I respect you for that as I imagine a lot of PUAs, who consider themselves at the top of their game, probably don’t like to think they can learn anything more about seduction.
As for the bootcamp, it sounds like it was a really interesting one. Im kind of divided on the subject of NLP, but I would certainly be keen to get hold of the DVD when it’s out to open my mind to what NLP can offer.
True man, If we want to get a girl excited and too feel good, then your story is perfect. I think it is very important in night game to get a girl excited, because we are in a club to enjoy ourselves, not to experience negative emotions.
But I have heard that top PU gurus use the term “an emotional rollercoaster!” ie making the girl feel happy, then just normal, then excited, then sad, then awsome etc. Apparently this mix of emotions will be “unreal” for the girl, she won;t know what is coming next. Its called a roller coaster because her mood goes up and down a lot, and I gotta say I think there is a lot of merit to this theory.
Women love to experience emotions,they get turned on from it.
Now, I agree not to share the end of your story in “club/bar game”…keep the girl on a high as she is there for a good night.

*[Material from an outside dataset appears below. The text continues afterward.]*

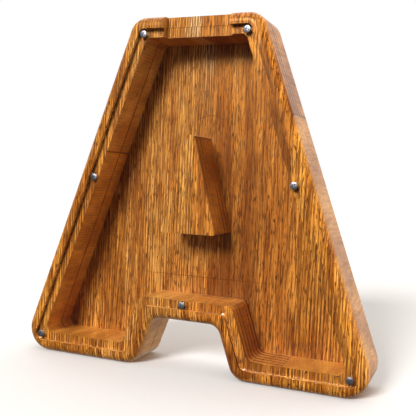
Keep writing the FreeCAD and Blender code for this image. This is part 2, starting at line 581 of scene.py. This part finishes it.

However in day game, share the whole story.(excitement then sadness)..then at the end of it (for example) you could ask her if she has any friends like yours or any friend she really loves and get her to tell you about them (she will like talking about her friends and will experience another emotion from this). And so on
here the girl is experiencing excitement,sadness and comfort from talking about her friends etc. She is on the rollercoaster, she won’t just think you’re a fun guy who makes her laugh, Now your’e a guy who can make her experience a wide range of emotions, shows depth to your character. I think thats a good thing…
Enjoy you’re weekends!
Cheers, Noel
Good point Noel. It is a good idea to be able to demonstrate and display your emotions to a girl- it will show the girl you’re chatting to that you can be compassionate as well as funny.

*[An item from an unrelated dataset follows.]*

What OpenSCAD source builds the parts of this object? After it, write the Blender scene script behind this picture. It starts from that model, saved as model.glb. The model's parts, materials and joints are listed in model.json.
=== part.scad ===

Someone in the community said that meeting a girl is like a job interview, you’ve only got a certain amount of time to impress the person opposite you. So techniques like the one in the post are useful strategies to use in order to convey your personality.
But remember that these techniques are for that- to convey your personality. So don’t go swapping your personality for techniques, tricks and gimmicks because otherwise you’ll just become hollow.
I realize the importance of storytelling. Who would knew that we would get into that stuff as a part of self-improvement? (not to say picking-up chicks! I hope it’s more than that..)
It’s really great as the other guys mentioned that even the instructors learn from each other and try to improve. RESPECT!!!
You know what? I think you should share the story with girls you really like because it’s a part of you. It shows that you are vulnerable and human, not only alpha!! Don’t share this with everyone you meet at a club though.. Save this for some special people on a day 3 maybe.. or when you have deep comfort. That’s my take..
And I agree the NLP DVD’s should be great!